There's not much to it, but its brevity is a strength. Jason Schwartzman is staying in the hotel in question when he is visited by an old girlfriend, played by Natalie Portman - looking like a gamine Jean Seberg tribute act with her short hair and Marc Jacobs' designer wardrobe. In short, it's a film about desire and love and the distance between them, all played out to the sound of Peter Sarstedt's Where Do You Go to My Lovely. There is a credit for Louis Vuitton luggage, naturellement.
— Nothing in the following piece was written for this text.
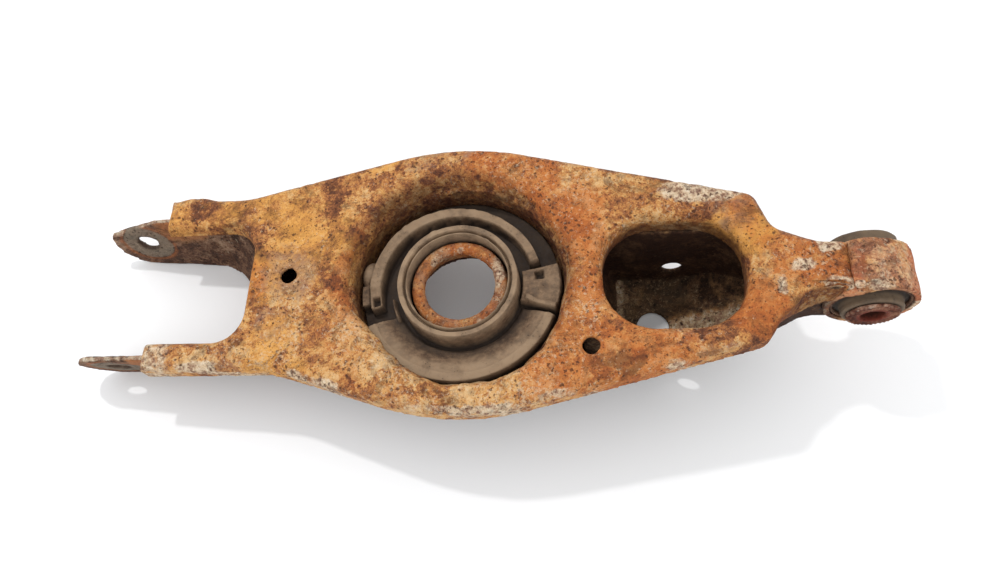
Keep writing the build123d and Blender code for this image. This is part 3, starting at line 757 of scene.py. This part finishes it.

The Fantastic Mr Fox, 2009
The Fantastic Mr Fox (Image: unknown)
Anderson was made for animation. His love of intricate doll's house sets, precise camera movement and antic detail works well in the hermetic universe required in animated movies. This adaptation of Roald Dahl's children's novel is funny, sharper and more brutal than you might expect. Anderson's default blue-light melancholy is here juiced up by Dahl's misanthropy. The stop-motion animation is distinctive and the voice work - from the likes of George Clooney (perfect casting for the title character), Bill Murray, Meryl Streep, Michael Gambon and Willem Dafoe - is immaculate.
In 2023 Anderson revisited Dahl with four short films based on the author's short stories for Netflix, in what one critic describes as 'dramatised audiobooks', with the characters delivering the narration into the camera.
The Grand Budapest Hotel, 2014
The Grand Budapest Hotel (Image: unknown)
A high point and maybe an end point. Anderson's mitteleuropean film - inspired by the writings of Stefan Zweig - has a snow globe shimmer to it; a film that at first glance seems to be all icing and no cake. Or maybe there's too much cake?
But while the result is an expression of what we might call 'high Andersonian style' - the style that would subsequently take over his films - it also has a weight to it that subsequent films don't. Because amidst its shaggy dog story about an inherited painting and a murderous family in pursuit of it, we see the rise of fascism slowly seeping in at the edge of the frame. What some might see as stylistic excess is, in fact, a political statement. As the New Yorker critic Richard Brody points out, it's a film 'in which high style emerges as a crucial tool in resisting Nazi oppressors.'
Anderson's usual repertory report for duty but it is Ralph Fiennes - in one of his most beautifully orchestrated performances (which is saying something) - who stands out here. Someone who both fits into the artifice and yet compels with his honesty. Possibly Anderson's greatest movie.
Moonrise Kingdom, 2012
But not my favourite. That would be this coming-of-age movie. Set on a New England island in 1965, it's the story of two bits of kids who run away from home. A movie about maps and cats and scouts, it's full of wide-eyed childhood appetite and middle-aged ennui. From one angle - that of Bruce Willis's sad-eyed policeman, perhaps - it may be the saddest story Anderson has ever told.